Goal of the exercise: Repeat each line exactly as it is written.

Data provided:
○ ○ ○
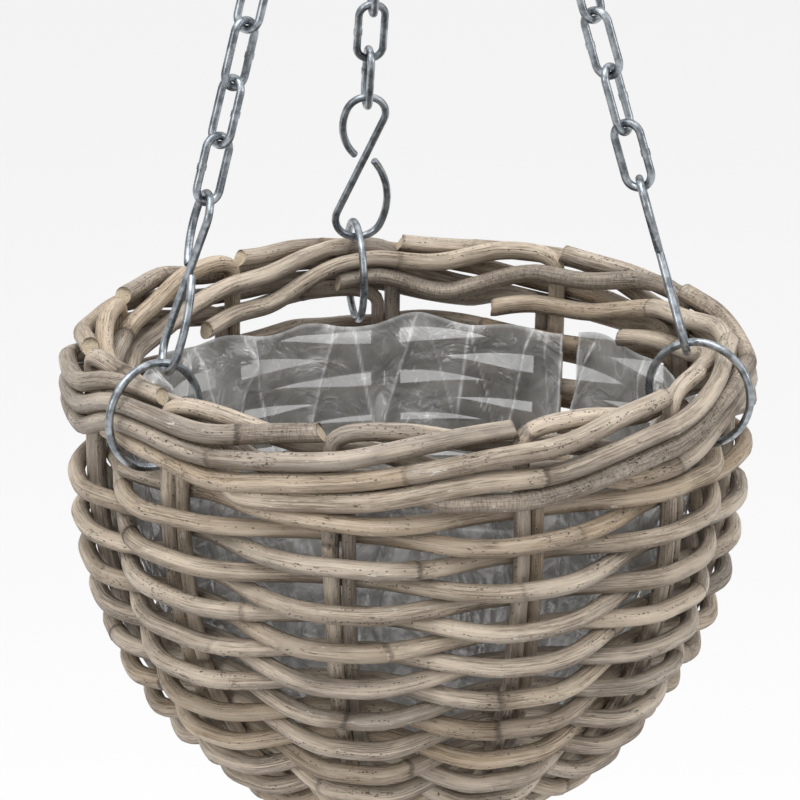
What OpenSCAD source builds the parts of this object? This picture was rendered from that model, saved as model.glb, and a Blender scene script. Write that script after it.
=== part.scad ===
// Hanging basket woven from rattan canes, with a clear liner, hung by three
// welded chains from one ring and one hook. Its origin is the point where the
// top hook bears on whatever it hangs from. Angles round the bowl run from the
// front (-Y) towards the right (+X).

/* [Bowl] */
// Width across the woven wall just under the border
bowl_d = 345.4; // [320:1:370]
// Run of a stake from the border down to its bend into the base, along its curve
wall_run = 204; // [190:1:212]
// Lean of the wall where that bend begins, from upright, in degrees
foot_lean = 55; // [50:1:62]
// Radius of the bend from the wall into the flat base
foot_r = 35; // [32:0.5:40]
// Width of the flat base, across the stakes where that bend ends
base_d = 132; // [124:0.5:140]

/* [Canes] */
// Stake pairs round the bowl, odd so that each row changes sides on the next
pair_count = 11; // [9:2:11]
// Direction of the first stake pair, in degrees
pair_az = -44.4; // [-60:1:-40]
// Diameter of a stake cane, which also makes the border
stake_d = 8.6; // [7.6:0.1:9.2]
// Diameter of a weaving cane
weaver_d = 9.2; // [8:0.1:9.4]
// Distance from one woven row to the next
row_pitch = 9.9; // [9.7:0.1:11]
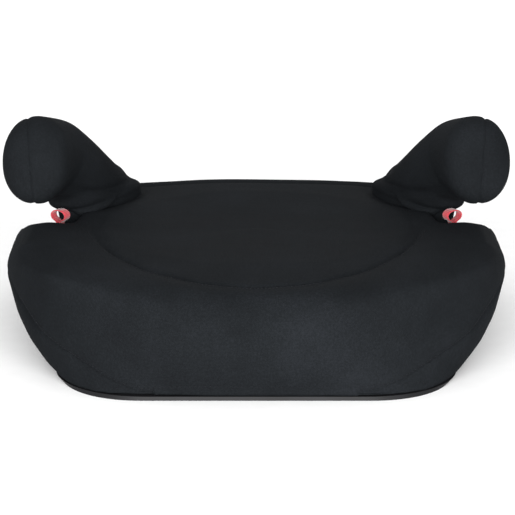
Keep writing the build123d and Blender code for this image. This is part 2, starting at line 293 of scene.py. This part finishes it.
○ ○ ○
Solution to the exercise:
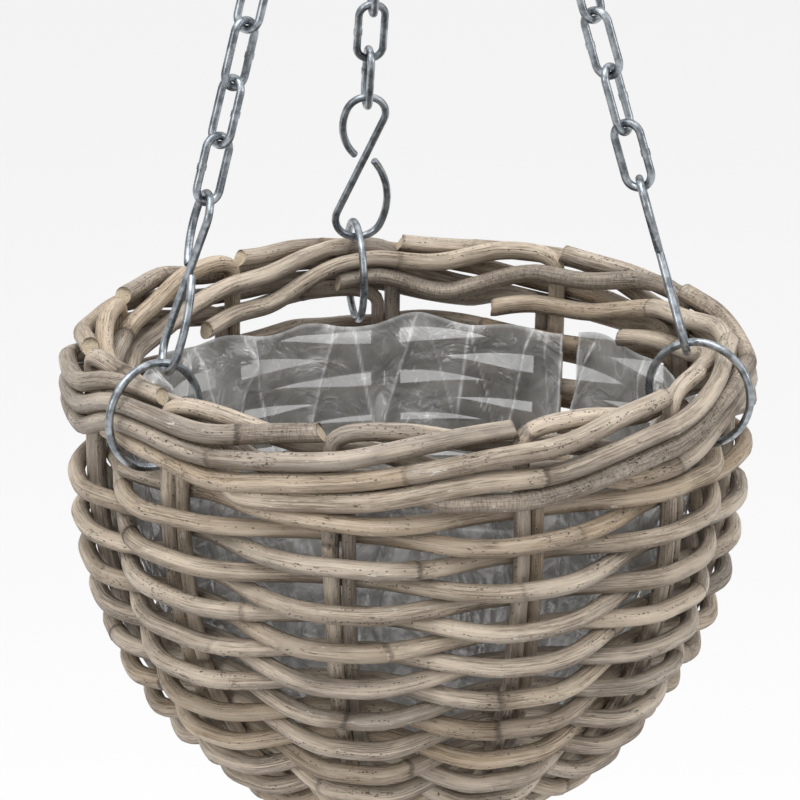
What OpenSCAD source builds the parts of this object? This picture was rendered from that model, saved as model.glb, and a Blender scene script. Write that script after it.
=== part.scad ===
// Hanging basket woven from rattan canes, with a clear liner, hung by three
// welded chains from one ring and one hook. Its origin is the point where the
// top hook bears on whatever it hangs from. Angles round the bowl run from the
// front (-Y) towards the right (+X).

/* [Bowl] */
// Width across the woven wall just under the border
bowl_d = 345.4; // [320:1:370]
// Run of a stake from the border down to its bend into the base, along its curve
wall_run = 204; // [190:1:212]
// Lean of the wall where that bend begins, from upright, in degrees
foot_lean = 55; // [50:1:62]
// Radius of the bend from the wall into the flat base
foot_r = 35; // [32:0.5:40]
// Width of the flat base, across the stakes where that bend ends
base_d = 132; // [124:0.5:140]

/* [Canes] */
// Stake pairs round the bowl, odd so that each row changes sides on the next
pair_count = 11; // [9:2:11]
// Direction of the first stake pair, in degrees
pair_az = -44.4; // [-60:1:-40]
// Diameter of a stake cane, which also makes the border
stake_d = 8.6; // [7.6:0.1:9.2]
// Diameter of a weaving cane
weaver_d = 9.2; // [8:0.1:9.4]
// Distance from one woven row to the next
row_pitch = 9.9; // [9.7:0.1:11]
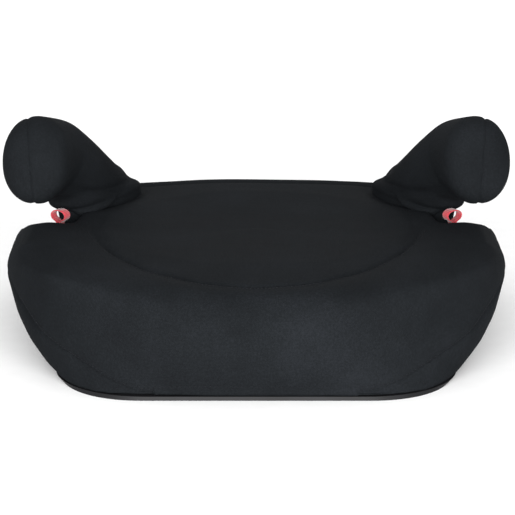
Keep writing the build123d and Blender code for this image. This is part 2, starting at line 293 of scene.py. This part finishes it.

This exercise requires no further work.